Supplied data>
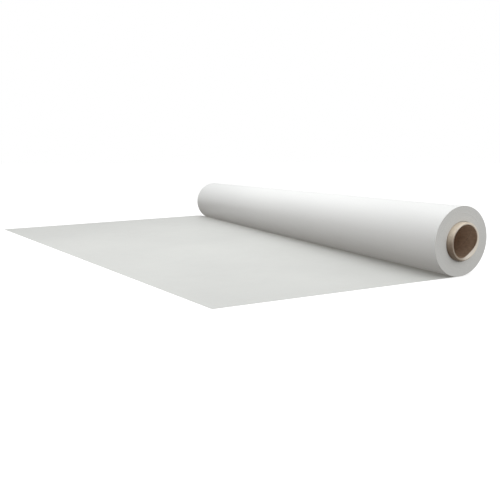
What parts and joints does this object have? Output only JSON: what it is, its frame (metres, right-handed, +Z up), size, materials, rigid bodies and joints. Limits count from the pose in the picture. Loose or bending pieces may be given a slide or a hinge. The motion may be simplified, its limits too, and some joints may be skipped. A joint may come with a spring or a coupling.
{
  "type": "roll of sign vinyl",
  "caption": "Wide roll of white self-adhesive sign vinyl on a paperboard core, with a run of the web laid out flat and the roll free to wind it up or pay it out.",
  "frame": {"origin": "middle of the base of the bounding box, on the surface that the roll and the laid web lie on", "axes": "+Y along the roll's axis, away from the end that is seen; +Z up; the web is laid out towards -X"},
  "size_m": [0.9279, 1.396, 0.156],
  "materials": {
    "face_film": "white calendered vinyl, satin gloss",
    "release_liner": "pale clay-coated paper, matt with a faint silicone sheen",
    "adhesive": "clear pressure-sensitive acrylic, slightly milky",
    "wound_edge": "slit edge of the wound web, matt, fine rings",
    "tape": "cream paper tape",
    "core_liner": "brown recycled paperboard, matt",
    "core_board": "grey-brown paperboard plies, matt cut edge",
    "core_cover": "light kraft paper ply, smooth and slightly shiny"
  },
  "bodies": {
    "laid_web": {"laid_film": "face_film", "laid_adhesive": "adhesive", "laid_liner": "release_liner"},
    "nip": {"nip_film": "face_film", "nip_adhesive": "adhesive", "nip_liner": "release_liner"},
    "roll": {"wound_web": "wound_edge", "last_turn_liner": "release_liner", "last_turn_adhesive": "adhesive", "last_turn_film": "face_film", "start_tape": "tape", "core_cover_ply": "core_cover", "core_body_plies": "core_board", "core_liner_ply": "core_liner"}
  },
  "joints": [
    {"name": "roll_travel", "type": "slide", "parent": "laid_web", "child": "nip", "axis": [1, 0, 0], "range_m": [-0.35, 0.35], "deforming": ["laid_film", "laid_adhesive", "laid_liner"]},
    {"name": "roll_turn", "type": "hinge", "parent": "nip", "child": "roll", "pos_m": [0.386, 0, 0.078], "axis": [0, 1, 0], "range_deg": [-260, 260], "deforming": ["last_turn_film", "last_turn_adhesive", "last_turn_liner"]}
  ],
  "couplings": [
    {"joint": "roll_turn", "follows": "roll_travel", "rad_per_m": 12.821}
  ]
}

Short task> Copy each line above that contains the word "materials".

Full output>
What parts and joints does this object have? Output only JSON: what it is, its frame (metres, right-handed, +Z up), size, materials, rigid bodies and joints. Limits count from the pose in the picture. Loose or bending pieces may be given a slide or a hinge. The motion may be simplified, its limits too, and some joints may be skipped. A joint may come with a spring or a coupling.
  "materials": {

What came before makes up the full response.